→ INSTRUCTIONS FOR THE TASK
Repeat the listing in full, exactly as it stands.

→ COLLECTED DATA
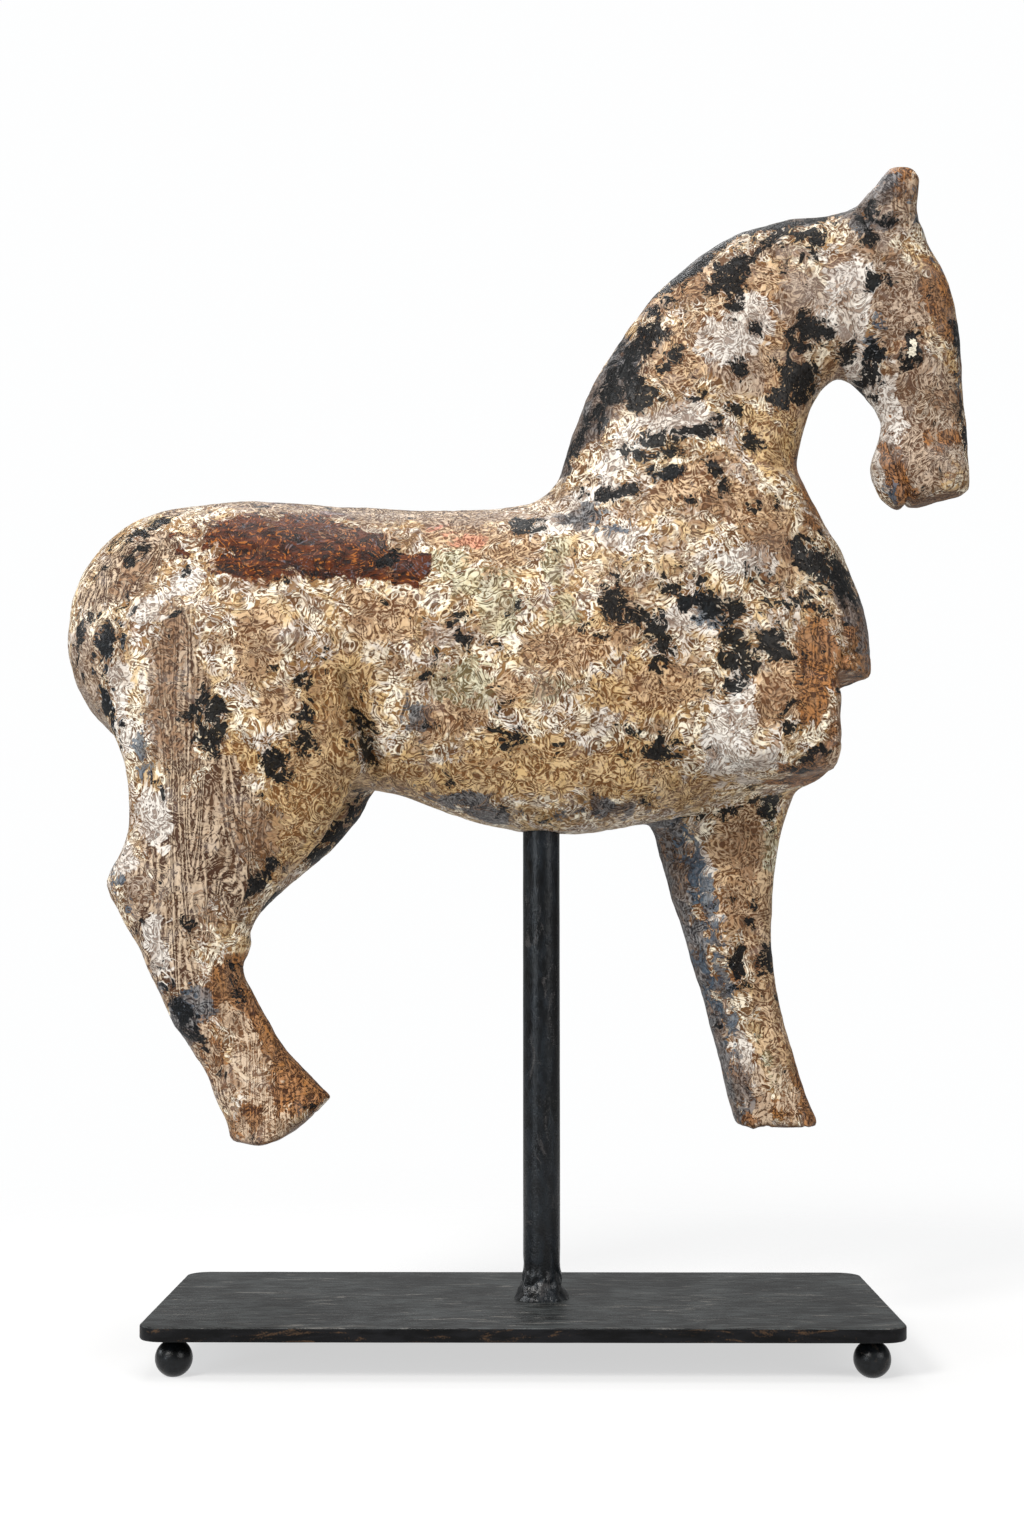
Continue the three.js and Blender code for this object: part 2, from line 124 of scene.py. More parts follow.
def end_finish(place, height, depth, looks):
    """Closes a finish: height is its relief from 0 to 1, depth what 1 stands for in metres, and looks the
    shader's other values."""
    relief = place.node("ShaderNodeBump", {}, {
        "Strength": 1.0, "Distance": depth, "Height": height}, "Normal")
    shader = place.node("ShaderNodeBsdfPrincipled", {}, dict(looks, Normal=relief), "BSDF")
    place.node("ShaderNodeOutputMaterial", {}, {"Surface": shader})


def blackened_steel(name, body, lift, worn, streaks, roughness, shine, relief):
    """Hot-blackened and waxed steel: its body colour, that colour times lift along the streaks, and the worn
    colour where it is rubbed."""
    finish, place = start_finish(name)
    drift = place.stretch(*streaks).cloud(260, detail=4, twist=0.3)
    bloom = place.cloud(38, detail=3, twist=0.4)
    pits = place.cloud(1400, detail=2)
    rubbed = (place.stretch(*streaks).cloud(150, detail=4, twist=1.2) + 0.3 * pits).ease(0.74, 0.86)
    lifted = tuple(lift * part for part in body[:3]) + (1.0,)
    colour = (0.75 * drift + 0.4 * bloom).ease(0.46, 0.74).blend(body, lifted)
    colour = rubbed.blend(colour, worn)
    height = 0.5 * drift + 0.25 * pits + 0.4 * bloom
    end_finish(place, height, relief, {
        "Base Color": colour,
        "Roughness": roughness + 0.3 * (drift - 0.5) + 0.16 * rubbed,
        "Specular IOR Level": shine,
    })
    return finish


def lathe(name, profile, sides, wobble=None):
    """A turned solid from (radius, height) steps, closed at both ends. Wobble moves a point, given its angle,
    step, radius and height."""
    shape = bmesh.new()
    rings = []
    for step, (radius, height) in enumerate(profile):
        ring = []
        for side in range(sides):
            angle = 2 * pi * side / sides
            out, up = wobble(angle, step, radius, height) if wobble else (radius, height)
            ring.append(shape.verts.new((out * cos(angle), out * sin(angle), up)))
        rings.append(ring)
    for lower, upper in zip(rings, rings[1:]):
        for side in range(sides):
            after = (side + 1) % sides
            shape.faces.new((lower[side], lower[after], upper[after], upper[side]))
    shape.faces.new(list(reversed(rings[0])))
    shape.faces.new(rings[-1])
    mesh = bpy.data.meshes.new(name)
    shape.to_mesh(mesh)
    shape.free()
    mesh.shade_smooth()
    mesh.set_sharp_from_angle(angle=radians(40))
    piece = bpy.data.objects.new(name, mesh)
    bpy.context.scene.collection.objects.link(piece)
    return piece


floor_flat = 0.0025
weld_flat = 0.0018
collar_lip = 0.0009
collar_lumps = (0.0007, 0.0005, 0.0002)
surface_lumps = 0.00004
ball_rings, ball_sides = 34, 64
ball_steel = blackened_steel(
    "ball_steel", body=tint(14, 15, 16), lift=4.5, worn=tint(50, 45, 41), streaks=(1, 1, 1),
    roughness=0.30, shine=0.22, relief=0.0003)
for foot in ("foot_front_left", "foot_front_right", "foot_back_left", "foot_back_right"):
    low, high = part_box(foot)
    middle = ((low[0] + high[0]) / 2, (low[1] + high[1]) / 2, 0)
    radius = (high[0] - low[0]) / 2
    first, last = np.arcsin(floor_flat / radius), pi - np.arcsin(weld_flat / radius)
    centre = low[2] + radius * cos(first)
    turns = np.linspace(first, last, ball_rings)
    steps = [(radius * sin(turn), centre - radius * cos(turn)) for turn in turns]
    steps.insert(0, (steps[0][0] * 0.5, low[2]))
    steps[-1] = (steps[-1][0] + collar_lip, high[2])
    seed = Vector((middle[0] * 40, middle[1] * 40, 0))

    def weld_collar(angle, step, out, up, seed=seed, last=len(steps) - 1):
        """The lumps of the weld on the top three rings, and a trace of them on the rest of the ball."""
        lump = noise.noise(seed + 3 * Vector((cos(angle), sin(angle), step * 0.4)))
        below = last - step
        reach = collar_lumps[below] if below < len(collar_lumps) else surface_lumps
        return out + reach * (1 + lump), up

    ball = lathe("ball_" + foot, steps, ball_sides, weld_collar)
    ball.data.transform(Matrix.Translation(middle))
    ball.data.materials.append(ball_steel)
    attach(ball, "root")
    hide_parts(foot)


# The base plate: flat bar about 6 mm thick with its corners sawn round and its edges filed. It is blackened
# by heat, hammered nearly flat and wiped with wax along its length.
low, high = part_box("base_plate")
corner_radius = 0.011
edge_round = 0.0009
edge_nicks = 0.00022
hammering = 0.00011
cut_spacing = 0.0035
corner_cuts = 10


def plate_point(across, along, inset):
    """A point of the rounded rectangle, from -1 to 1 each way, with its outline moved in by inset."""
    half_x, half_y, bend = high[0] - inset, high[1] - inset, corner_radius - inset
    x, y = across * half_x, along * half_y
    over_x, over_y = abs(x) - (half_x - bend), abs(y) - (half_y - bend)
    if over_x > 0 and over_y > 0:
        reach = max(over_x, over_y) / hypot(over_x, over_y)
        x = (half_x - bend + over_x * reach) * (1 if x > 0 else -1)
        y = (half_y - bend + over_y * reach) * (1 if y > 0 else -1)
    return x, y


def cuts(half, spacing):
    """Places from -1 to 1 across a side of the plate, closer together at its corners."""
    inner = 1 - 1.2 * corner_radius / half
    corner = list(np.linspace(inner, 1, corner_cuts)[1:])
    middle = list(np.linspace(-inner, inner, int(2 * half * inner / spacing)))
    return [-place for place in reversed(corner)] + middle + corner


plate = bmesh.new()
cuts_x, cuts_y = cuts(high[0], cut_spacing), cuts(high[1], cut_spacing)
sheets = []
for level, side in ((high[2], 1), (low[2], -1)):
    rows = []
    for along in cuts_y:
        row = []
        for across in cuts_x:
            x, y = plate_point(across, along, edge_round)
            dent = hammering * (noise.noise(Vector((x * 45, y * 150, 3 * side))) - 0.5)
            row.append(plate.verts.new((x, y, level + side * dent)))
        rows.append(row)
    for lower, upper in zip(rows, rows[1:]):
        for left in range(len(cuts_x) - 1):
            corners = (lower[left], lower[left + 1], upper[left + 1], upper[left])
            plate.faces.new(corners if side > 0 else tuple(reversed(corners)))
    sheets.append(rows)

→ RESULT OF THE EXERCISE
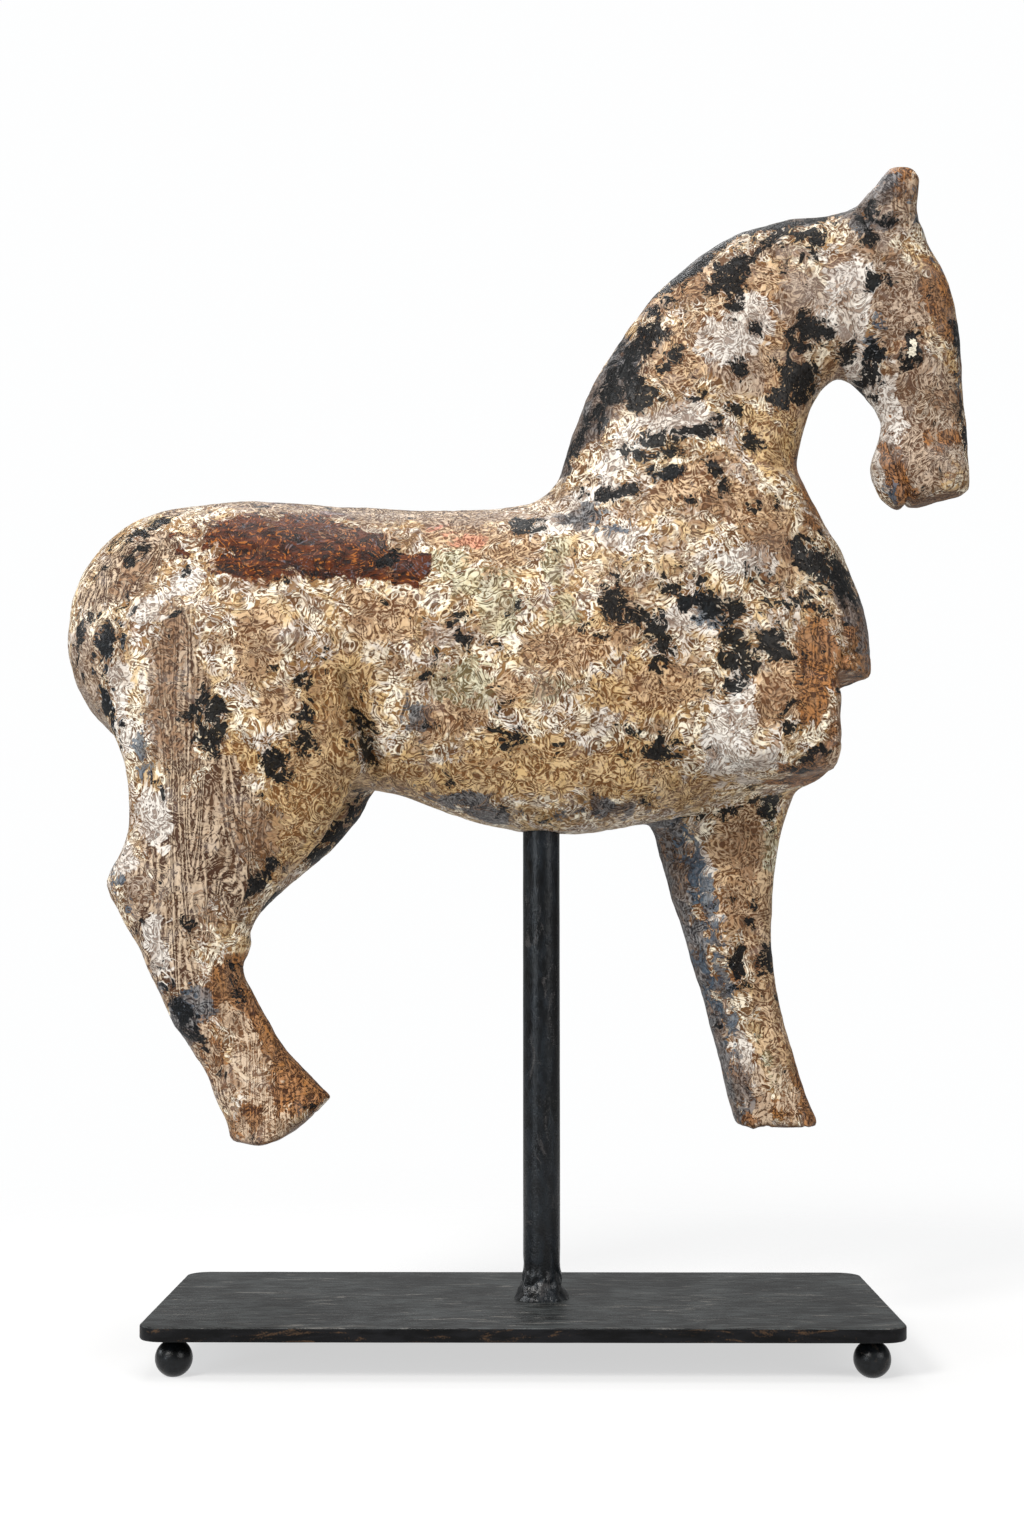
Continue the three.js and Blender code for this object: part 2, from line 124 of scene.py. More parts follow.
def end_finish(place, height, depth, looks):
    """Closes a finish: height is its relief from 0 to 1, depth what 1 stands for in metres, and looks the
    shader's other values."""
    relief = place.node("ShaderNodeBump", {}, {
        "Strength": 1.0, "Distance": depth, "Height": height}, "Normal")
    shader = place.node("ShaderNodeBsdfPrincipled", {}, dict(looks, Normal=relief), "BSDF")
    place.node("ShaderNodeOutputMaterial", {}, {"Surface": shader})


def blackened_steel(name, body, lift, worn, streaks, roughness, shine, relief):
    """Hot-blackened and waxed steel: its body colour, that colour times lift along the streaks, and the worn
    colour where it is rubbed."""
    finish, place = start_finish(name)
    drift = place.stretch(*streaks).cloud(260, detail=4, twist=0.3)
    bloom = place.cloud(38, detail=3, twist=0.4)
    pits = place.cloud(1400, detail=2)
    rubbed = (place.stretch(*streaks).cloud(150, detail=4, twist=1.2) + 0.3 * pits).ease(0.74, 0.86)
    lifted = tuple(lift * part for part in body[:3]) + (1.0,)
    colour = (0.75 * drift + 0.4 * bloom).ease(0.46, 0.74).blend(body, lifted)
    colour = rubbed.blend(colour, worn)
    height = 0.5 * drift + 0.25 * pits + 0.4 * bloom
    end_finish(place, height, relief, {
        "Base Color": colour,
        "Roughness": roughness + 0.3 * (drift - 0.5) + 0.16 * rubbed,
        "Specular IOR Level": shine,
    })
    return finish


def lathe(name, profile, sides, wobble=None):
    """A turned solid from (radius, height) steps, closed at both ends. Wobble moves a point, given its angle,
    step, radius and height."""
    shape = bmesh.new()
    rings = []
    for step, (radius, height) in enumerate(profile):
        ring = []
        for side in range(sides):
            angle = 2 * pi * side / sides
            out, up = wobble(angle, step, radius, height) if wobble else (radius, height)
            ring.append(shape.verts.new((out * cos(angle), out * sin(angle), up)))
        rings.append(ring)
    for lower, upper in zip(rings, rings[1:]):
        for side in range(sides):
            after = (side + 1) % sides
            shape.faces.new((lower[side], lower[after], upper[after], upper[side]))
    shape.faces.new(list(reversed(rings[0])))
    shape.faces.new(rings[-1])
    mesh = bpy.data.meshes.new(name)
    shape.to_mesh(mesh)
    shape.free()
    mesh.shade_smooth()
    mesh.set_sharp_from_angle(angle=radians(40))
    piece = bpy.data.objects.new(name, mesh)
    bpy.context.scene.collection.objects.link(piece)
    return piece


floor_flat = 0.0025
weld_flat = 0.0018
collar_lip = 0.0009
collar_lumps = (0.0007, 0.0005, 0.0002)
surface_lumps = 0.00004
ball_rings, ball_sides = 34, 64
ball_steel = blackened_steel(
    "ball_steel", body=tint(14, 15, 16), lift=4.5, worn=tint(50, 45, 41), streaks=(1, 1, 1),
    roughness=0.30, shine=0.22, relief=0.0003)
for foot in ("foot_front_left", "foot_front_right", "foot_back_left", "foot_back_right"):
    low, high = part_box(foot)
    middle = ((low[0] + high[0]) / 2, (low[1] + high[1]) / 2, 0)
    radius = (high[0] - low[0]) / 2
    first, last = np.arcsin(floor_flat / radius), pi - np.arcsin(weld_flat / radius)
    centre = low[2] + radius * cos(first)
    turns = np.linspace(first, last, ball_rings)
    steps = [(radius * sin(turn), centre - radius * cos(turn)) for turn in turns]
    steps.insert(0, (steps[0][0] * 0.5, low[2]))
    steps[-1] = (steps[-1][0] + collar_lip, high[2])
    seed = Vector((middle[0] * 40, middle[1] * 40, 0))

    def weld_collar(angle, step, out, up, seed=seed, last=len(steps) - 1):
        """The lumps of the weld on the top three rings, and a trace of them on the rest of the ball."""
        lump = noise.noise(seed + 3 * Vector((cos(angle), sin(angle), step * 0.4)))
        below = last - step
        reach = collar_lumps[below] if below < len(collar_lumps) else surface_lumps
        return out + reach * (1 + lump), up

    ball = lathe("ball_" + foot, steps, ball_sides, weld_collar)
    ball.data.transform(Matrix.Translation(middle))
    ball.data.materials.append(ball_steel)
    attach(ball, "root")
    hide_parts(foot)


# The base plate: flat bar about 6 mm thick with its corners sawn round and its edges filed. It is blackened
# by heat, hammered nearly flat and wiped with wax along its length.
low, high = part_box("base_plate")
corner_radius = 0.011
edge_round = 0.0009
edge_nicks = 0.00022
hammering = 0.00011
cut_spacing = 0.0035
corner_cuts = 10


def plate_point(across, along, inset):
    """A point of the rounded rectangle, from -1 to 1 each way, with its outline moved in by inset."""
    half_x, half_y, bend = high[0] - inset, high[1] - inset, corner_radius - inset
    x, y = across * half_x, along * half_y
    over_x, over_y = abs(x) - (half_x - bend), abs(y) - (half_y - bend)
    if over_x > 0 and over_y > 0:
        reach = max(over_x, over_y) / hypot(over_x, over_y)
        x = (half_x - bend + over_x * reach) * (1 if x > 0 else -1)
        y = (half_y - bend + over_y * reach) * (1 if y > 0 else -1)
    return x, y


def cuts(half, spacing):
    """Places from -1 to 1 across a side of the plate, closer together at its corners."""
    inner = 1 - 1.2 * corner_radius / half
    corner = list(np.linspace(inner, 1, corner_cuts)[1:])
    middle = list(np.linspace(-inner, inner, int(2 * half * inner / spacing)))
    return [-place for place in reversed(corner)] + middle + corner


plate = bmesh.new()
cuts_x, cuts_y = cuts(high[0], cut_spacing), cuts(high[1], cut_spacing)
sheets = []
for level, side in ((high[2], 1), (low[2], -1)):
    rows = []
    for along in cuts_y:
        row = []
        for across in cuts_x:
            x, y = plate_point(across, along, edge_round)
            dent = hammering * (noise.noise(Vector((x * 45, y * 150, 3 * side))) - 0.5)
            row.append(plate.verts.new((x, y, level + side * dent)))
        rows.append(row)
    for lower, upper in zip(rows, rows[1:]):
        for left in range(len(cuts_x) - 1):
            corners = (lower[left], lower[left + 1], upper[left + 1], upper[left])
            plate.faces.new(corners if side > 0 else tuple(reversed(corners)))
    sheets.append(rows)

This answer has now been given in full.